When I was 8 I went as Robin, and my older cousin, who was a few years older and much more developed than I, was Batman. He had the Bat mask with the felt ears that flopped down and the Bat logo that peeled off as the night wore on and carried with him a string repel gun that worked once or twice but then didn’t rewind.

I remember thinking that dressing up like Robin was cool like on the TV, when they’re fighting the Penguin, but then you put on the dyed red undies over the green tights you borrowed from your mother’s dresser, and a red spandex pullover with a glued on Bat logo that no matter how hard you try still makes you look like a shriveled up nerd in a giant shirt with a yellow cape that you keep tripping on all night because you cannot see through the plastic mask that never fits right, and slices into your eye balls.

In the end it’s a far cry from looking like the suave badass crime fighter pictured on the box that you envisioned yourself being.

We stood out from the other kids who bought their “super attire” at the store with our gangly contraptions.
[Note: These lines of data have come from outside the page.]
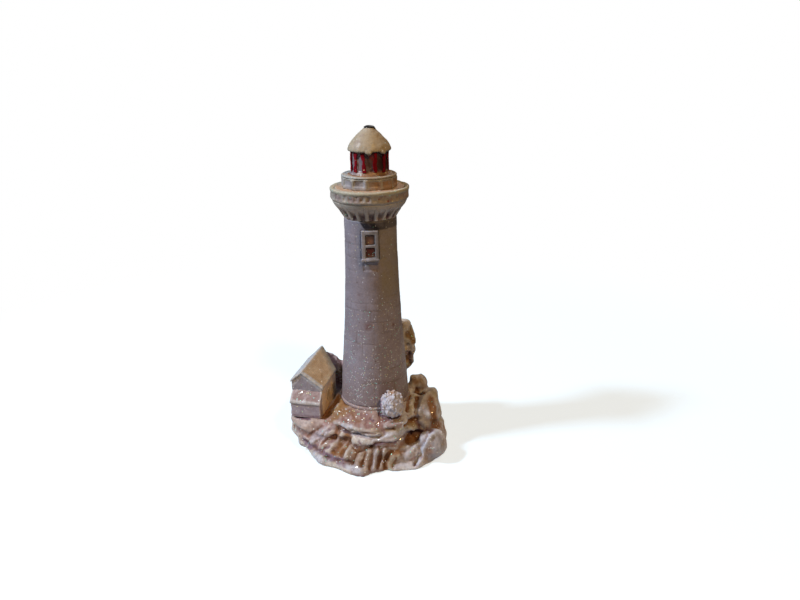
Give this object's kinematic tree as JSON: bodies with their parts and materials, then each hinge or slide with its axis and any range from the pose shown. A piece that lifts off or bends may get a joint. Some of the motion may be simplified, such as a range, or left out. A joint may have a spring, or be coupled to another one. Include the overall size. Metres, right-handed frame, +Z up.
{
  "type": "lighthouse figurine",
  "caption": "Painted cast lighthouse figurine: tapered round tower with a corbelled gallery and red-barred lantern, beside a small cottage on a craggy rock base.",
  "frame": {"origin": "the tower's axis where it meets the flat underside of the rock", "axes": "+Z up along the tower, +X to the right as seen from the window side, -Y towards the window side"},
  "size_m": [0.0584, 0.055, 0.115],
  "materials": {
    "rock": "painted cream and lilac with brown washes in the hollows",
    "fluted_rock": "cream ridges with orange-brown flutes",
    "ledge_rock": "dusty pink, cream lips, glitter",
    "crag_rock": "cream and brown",
    "bush": "lilac and white dabs, purple in the hollows",
    "cottage_wall": "grey-brown",
    "cottage_roof": "tan with fine grooves",
    "lean_to_wall": "grey with a purple foot",
    "lean_to_roof": "dusty pink with cream rims, glitter",
    "cottage_trim": "pale brown outlines",
    "tower_stone": "lilac-grey with faint courses and glitter",
    "window_trim": "pale cream",
    "window_pane": "dark mauve",
    "gallery_stone": "cream and grey wash",
    "gallery_deck": "dusty pink with glitter",
    "gallery_rim": "cream",
    "pedestal_stone": "lilac-grey panels",
    "lantern_pane": "lilac-grey and dark brown",
    "lantern_bar": "crimson",
    "lantern_roof": "cream, slightly glossy",
    "roof_cap": "black"
  },
  "bodies": {
    "root": {"base_rock": "rock", "fluted_stone": "fluted_rock", "corner_boulder": "rock", "lower_ledge": "ledge_rock", "upper_ledge": "ledge_rock", "right_outcrop": "rock", "right_knob": "rock", "crag_foot": "crag_rock", "crag_middle": "crag_rock", "crag_top": "crag_rock", "saddle_rock": "crag_rock", "saddle_stone": "crag_rock", "bush": "bush", "cottage_walls": "cottage_wall", "cottage_roof": "cottage_roof", "lean_to_walls": "lean_to_wall", "lean_to_roof": "lean_to_roof", "cottage_windows": "cottage_trim", "tower_plinth": "tower_stone", "tower_shaft": "tower_stone", "window_surround": "window_trim", "window_panes": "window_pane", "gallery_bowl": "gallery_stone", "gallery_corbels": "gallery_stone", "gallery_deck": "gallery_deck", "gallery_parapet": "gallery_rim", "lantern_pedestal": "pedestal_stone", "pedestal_cap": "gallery_rim", "lantern_drum": "lantern_pane", "lantern_bars": "lantern_bar", "lantern_roof": "lantern_roof", "roof_cap": "roof_cap"}
  },
  "joints": []
}
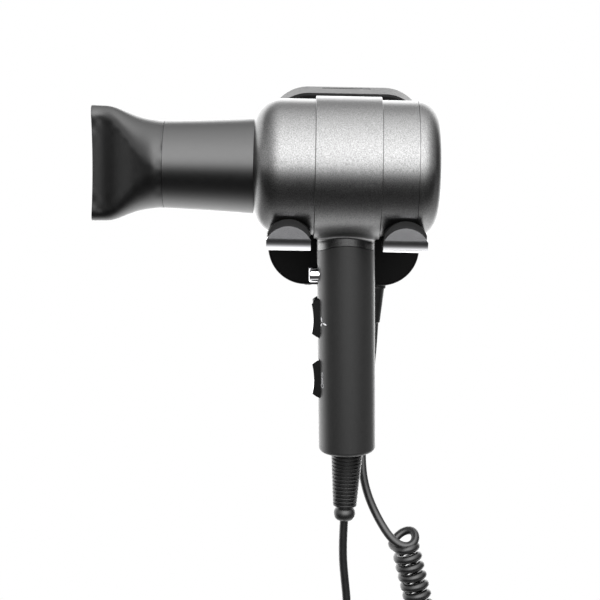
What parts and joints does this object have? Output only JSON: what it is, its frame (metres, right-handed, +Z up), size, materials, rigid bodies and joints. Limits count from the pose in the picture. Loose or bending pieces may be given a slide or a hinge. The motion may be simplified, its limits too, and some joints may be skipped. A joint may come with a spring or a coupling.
{
  "type": "wall hair dryer holder",
  "caption": "Wall hair dryer holder: rounded wall cover, two padded cradle arms and a corded hair dryer with slot nozzle, rocker switches and a curly cord.",
  "frame": {"origin": "centre of the holder's wall face", "axes": "+X to the right seen from the room, +Y into the wall, +Z up"},
  "size_m": [0.2449, 0.1247, 0.4938],
  "materials": {
    "base_plastic": "fine matt, nearly black",
    "arm_steel": "satin anthracite paint",
    "pad_rubber": "matt black",
    "screw_steel": "zinc plated",
    "terminal_plastic": "natural white",
    "cord_rubber": "satin black",
    "barrel_plastic": "fine matt black",
    "nozzle_plastic": "fine matt black",
    "gunmetal": "satin gunmetal metallic with a fine grain",
    "mica": "brown mica",
    "heater_wire": "bare resistance wire",
    "motor_steel": "plated",
    "handle_soft_touch": "charcoal soft-touch",
    "button_chrome": "bright",
    "rocker_gloss": "glossy black",
    "grille_dark": "matt black",
    "filter_mesh": "fine dark mesh"
  },
  "bodies": {
    "holder": {"wall_plate": "base_plastic", "holder_cover": "base_plastic", "arm_left": "arm_steel", "arm_right": "arm_steel", "pad_left": "pad_rubber", "pad_right": "pad_rubber", "arm_screws_left": "screw_steel", "arm_screws_right": "screw_steel", "terminal_block": "terminal_plastic", "terminal_screws": "screw_steel", "cord_clamp": "base_plastic", "clamp_screws": "screw_steel", "wall_cord_bush": "cord_rubber", "cover_screw": "screw_steel", "wall_lead": "cord_rubber", "cord_handle_tail": "cord_rubber", "cord_coil": "cord_rubber", "cord_wall_tail": "cord_rubber"},
    "dryer": {"barrel": "barrel_plastic", "body_front_shell": "gunmetal", "body_band": "gunmetal", "body_rear_shell": "gunmetal", "outlet_grille": "barrel_plastic", "heater_frame": "mica", "heater_coil": "heater_wire", "mica_sleeve": "mica", "thermostat": "screw_steel", "thermal_fuse": "screw_steel", "motor": "motor_steel", "fan_shroud": "barrel_plastic", "housing_screws": "screw_steel", "handle_shell": "handle_soft_touch", "speed_switch": "base_plastic", "heat_switch": "base_plastic", "button_switch": "base_plastic", "handle_cord_bush": "cord_rubber", "handle_lead": "cord_rubber"},
    "nozzle": {"nozzle": "nozzle_plastic"},
    "rotor": {"impeller": "barrel_plastic", "motor_shaft": "motor_steel"},
    "button": {"push_button": "button_chrome"},
    "speed_rocker": {"speed_rocker": "rocker_gloss"},
    "heat_rocker": {"heat_rocker": "rocker_gloss"},
    "filter_cap": {"rear_cap": "gunmetal", "rear_grille": "grille_dark", "filter_screen": "filter_mesh"}
  },
  "joints": [
    {"name": "dryer_lift", "type": "slide", "parent": "holder", "child": "dryer", "axis": [0, 0, 1], "range_m": [0, 0.014]},
    {"name": "nozzle_turn", "type": "hinge", "parent": "dryer", "child": "nozzle", "pos_m": [0, -0.0785, 0.0221], "axis": [1, 0, 0], "continuous": true},
    {"name": "rotor_spin", "type": "hinge", "parent": "dryer", "child": "rotor", "pos_m": [0, -0.0785, 0.0221], "axis": [1, 0, 0], "continuous": true},
    {"name": "button_press", "type": "slide", "parent": "dryer", "child": "button", "axis": [0.9996, 0, 0.0297], "range_m": [0, 0.003], "stiffness_N_per_m": 400, "springref_m": -0.001},
    {"name": "speed_rocker_tilt", "type": "hinge", "parent": "dryer", "child": "speed_rocker", "pos_m": [-0.01133, -0.0785, -0.07706], "axis": [0, 1, 0], "range_deg": [-10, 10]},
    {"name": "heat_rocker_tilt", "type": "hinge", "parent": "dryer", "child": "heat_rocker", "pos_m": [-0.01011, -0.0785, -0.11804], "axis": [0, 1, 0], "range_deg": [-10, 10]},
    {"name": "filter_pull", "type": "slide", "parent": "dryer", "child": "filter_cap", "axis": [1, 0, 0], "range_m": [0, 0.03]}
  ]
}
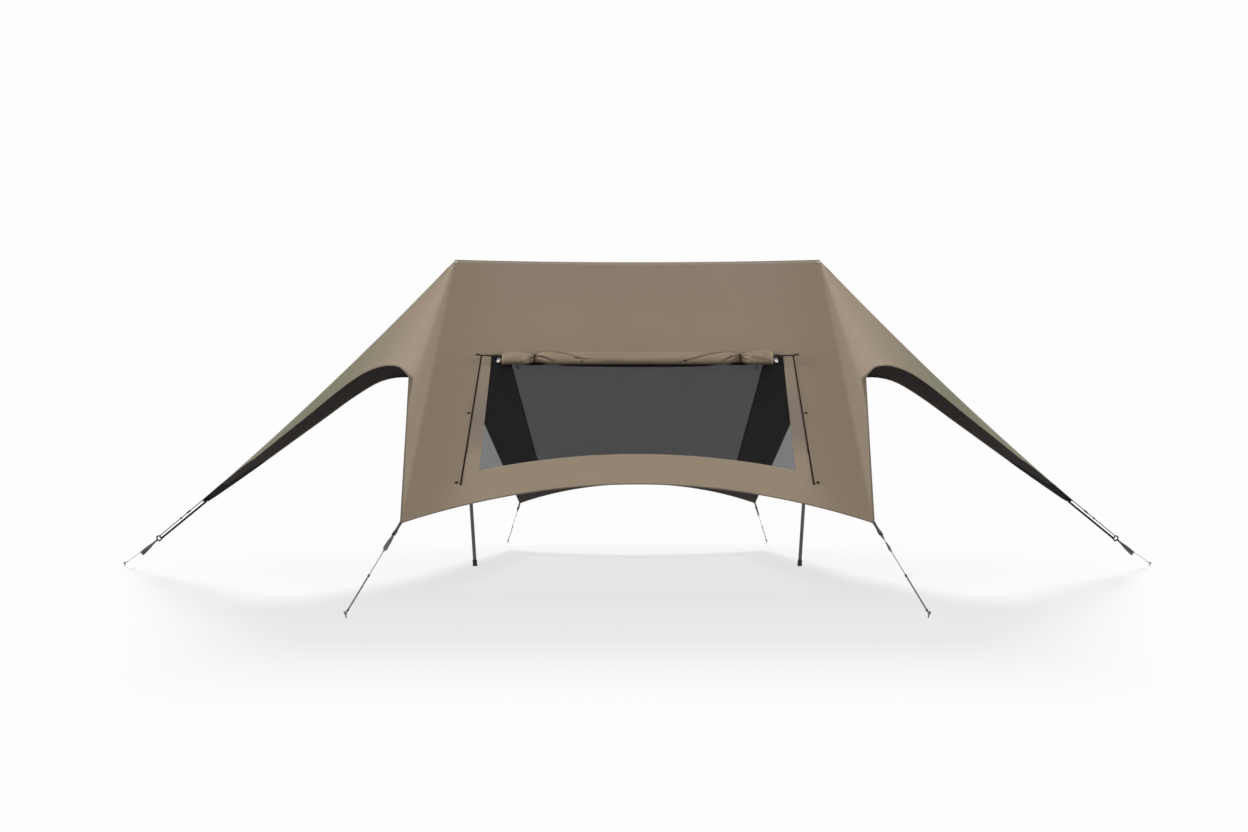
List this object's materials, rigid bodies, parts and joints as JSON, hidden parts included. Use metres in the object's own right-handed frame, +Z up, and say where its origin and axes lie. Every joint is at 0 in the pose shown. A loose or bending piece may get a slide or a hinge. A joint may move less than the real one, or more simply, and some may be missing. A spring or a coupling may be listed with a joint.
{
  "type": "camping sun shelter",
  "caption": "Canvas sun shelter on two leaning poles, with arched hems, a mesh window under a rolled flap front and rear, and two long pointed wings guyed to pegs.",
  "frame": {"origin": "on the ground, midway between the two poles and between the front and rear hems", "axes": "+X along the ridge to the right wing, -Y to the front with the window, +Z up"},
  "size_m": [7.4, 5.2978, 2.2],
  "materials": {
    "canvas": "taupe woven canvas, dark coating inside",
    "window_mesh": "fine black insect mesh",
    "black_webbing": "black ribbed webbing",
    "grey_webbing": "grey webbing, worn",
    "guy_cord": "pale grey braided cord",
    "zip_tape": "dark coil zip",
    "pole_grey": "satin grey paint",
    "foot_rubber": "matt black rubber",
    "buckle_plastic": "black moulded nylon",
    "zip_pull": "bright plated metal",
    "peg_steel": "dull galvanised steel"
  },
  "bodies": {
    "root": {"front_flap_roll": "canvas", "front_left_corner_guyline": "guy_cord", "front_left_corner_peg": "peg_steel", "front_left_corner_strap": "black_webbing", "front_left_gusset": "canvas", "front_left_panel": "canvas", "front_left_wing": "canvas", "front_right_corner_guyline": "guy_cord", "front_right_corner_peg": "peg_steel", "front_right_corner_strap": "black_webbing", "front_right_gusset": "canvas", "front_right_panel": "canvas", "front_right_wing": "canvas", "front_roll_tie_left": "black_webbing", "front_roll_tie_right": "black_webbing", "front_roof_panel": "canvas", "front_sill_panel": "canvas", "front_window_mesh": "window_mesh", "front_zip_left": "zip_tape", "front_zip_right": "zip_tape", "left_wing_cord": "guy_cord", "left_wing_guyline": "grey_webbing", "left_wing_peg": "peg_steel", "left_wing_strap": "black_webbing", "left_wing_tip_tab": "black_webbing", "pole_foot_left": "foot_rubber", "pole_foot_right": "foot_rubber", "pole_left": "pole_grey", "pole_right": "pole_grey", "rear_flap_roll": "canvas", "rear_hem_panel": "canvas", "rear_left_corner_guyline": "guy_cord", "rear_left_corner_peg": "peg_steel", "rear_left_corner_strap": "black_webbing", "rear_left_gusset": "canvas", "rear_left_panel": "canvas", "rear_left_wing": "canvas", "rear_right_corner_guyline": "guy_cord", "rear_right_corner_peg": "peg_steel", "rear_right_corner_strap": "black_webbing", "rear_right_gusset": "canvas", "rear_right_panel": "canvas", "rear_right_wing": "canvas", "rear_roll_tie_left": "black_webbing", "rear_roll_tie_right": "black_webbing", "rear_roof_panel": "canvas", "rear_window_mesh": "window_mesh", "right_wing_cord": "guy_cord", "right_wing_guyline": "grey_webbing", "right_wing_peg": "peg_steel", "right_wing_strap": "black_webbing", "right_wing_tip_tab": "black_webbing"}
  },
  "joints": []
}
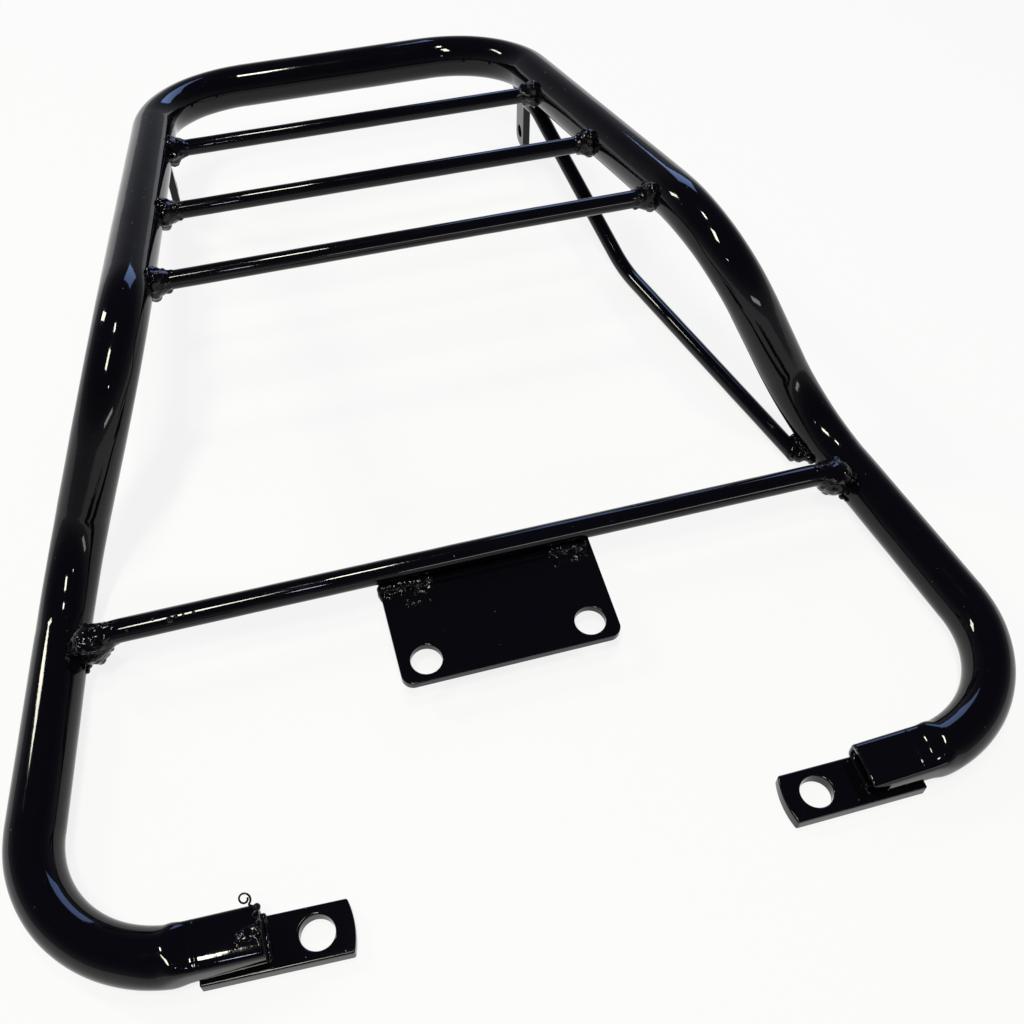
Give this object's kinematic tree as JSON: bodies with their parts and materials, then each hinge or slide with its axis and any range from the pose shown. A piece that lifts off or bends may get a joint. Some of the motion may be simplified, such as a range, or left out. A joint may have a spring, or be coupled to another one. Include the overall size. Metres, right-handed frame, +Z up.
{
  "type": "motorcycle luggage rack",
  "caption": "Bent steel tube luggage rack for a motorcycle, with platform rods, a drilled cross plate, flat front straps, hanging rear tabs and one low side brace.",
  "frame": {"origin": "centre of the bounding box in plan, on the surface the rack lies on", "axes": "+X across the rack to the braced side, +Y toward the rear hoop, +Z up from the surface it lies on"},
  "size_m": [0.4034, 0.4764, 0.1057],
  "materials": {
    "bar": "gloss",
    "brace": "gloss",
    "plate": "gloss",
    "rod": "gloss",
    "strap": "gloss",
    "tab": "gloss",
    "tube": "gloss",
    "weld": "gloss"
  },
  "bodies": {
    "root": {"main_tube": "tube", "rear_rod": "rod", "middle_rod": "rod", "front_rod": "rod", "cross_bar": "bar", "centre_plate": "plate", "left_strap": "strap", "right_strap": "strap", "side_brace": "brace", "left_rear_tab": "tab", "right_rear_tab": "tab", "rear_rod_left_weld": "weld", "rear_rod_right_weld": "weld", "middle_rod_left_weld": "weld", "middle_rod_right_weld": "weld", "front_rod_left_weld": "weld", "front_rod_right_weld": "weld", "cross_bar_left_weld": "weld", "cross_bar_right_weld": "weld", "plate_left_weld": "weld", "plate_right_weld": "weld", "strap_left_weld": "weld", "strap_right_weld": "weld", "brace_rear_weld": "weld", "brace_front_weld": "weld", "tab_left_weld": "weld", "tab_right_weld": "weld"}
  },
  "joints": []
}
Those kids who got costumes make up part of a survey from the National Retail Federation in the United States claiming that 53 percent of American consumers bought a costume for Halloween 2005, spending $38.11 on average at a spending total of $3.3 billion for the holiday.

No scientific evidence to date upholds the correlation of spending $38.11 on a costume and the amount of candy received. But, it could be argued that it is easier and more enjoyable getting candy in a snug tight-perfect costume than running from door to door tripping on your cape while trying to get your mask to line up the tiny nostril slits over your nose.

But you tolerate it, you move on. You can handle the name calling and the cute old ladies that always ask “and what are you supposed to be?” and you’re like, “I’m Robin, ace crime fighter from the dynamic duo. Duh!”

It’s not easy being an 8-year-old boy and being caught wearing tights, but you do it. You trudge on in the face of death, spooks and ghouls, in order to obtain the ends for which the means suffice. You get the candy.

You do what it takes because you know that by the end of the night you’re huffing around six trash bags full of teeth rotting pleasure, rudely kicking in the pumpkins of those scholarly academics who only hand out the little packs of raisins that you later use as cannon fodder on other people’s houses who also hand out nutritious goodies. These are the same people that should work at the Department of Homeland Security warning you to search your bag for pins and needles and razor blades hidden in those delicious chocolate morsels.

Screw the threats, get the candy.

You can be concerned with the fact that the early Celts believed the bright half of the year ended around Nov. 1, or on a moon-phase sometime near that date, referred to as Samhain (“Sow-in” or alternatively “Sa-ven”) meaning end of the summer. And that after the adoption of the Roman calendar with its fixed months, the date began to be celebrated independently on Oct. 31, the last day of the bright half of the year, and blah, blah, blah, some excuse to celebrate, blah, blah blah.

Or you can remember the points that matter most: getting the candy.

Some good news for those of you concerned with getting candy this year. In the United States, Halloween has become one of the most profitable holidays, next to Christmas.

The National Confectioners Association reported in 2005 that 80 percent of adults planned to give out candy to trick-or-treaters, which gives you roughly 108 million households for you to visit; the catch is that you’ll have some competition with some 93 percent of children estimated to go trick-or-treating this year.

Pumpkins, costumes, and dead people: All you have to remember is get the candy.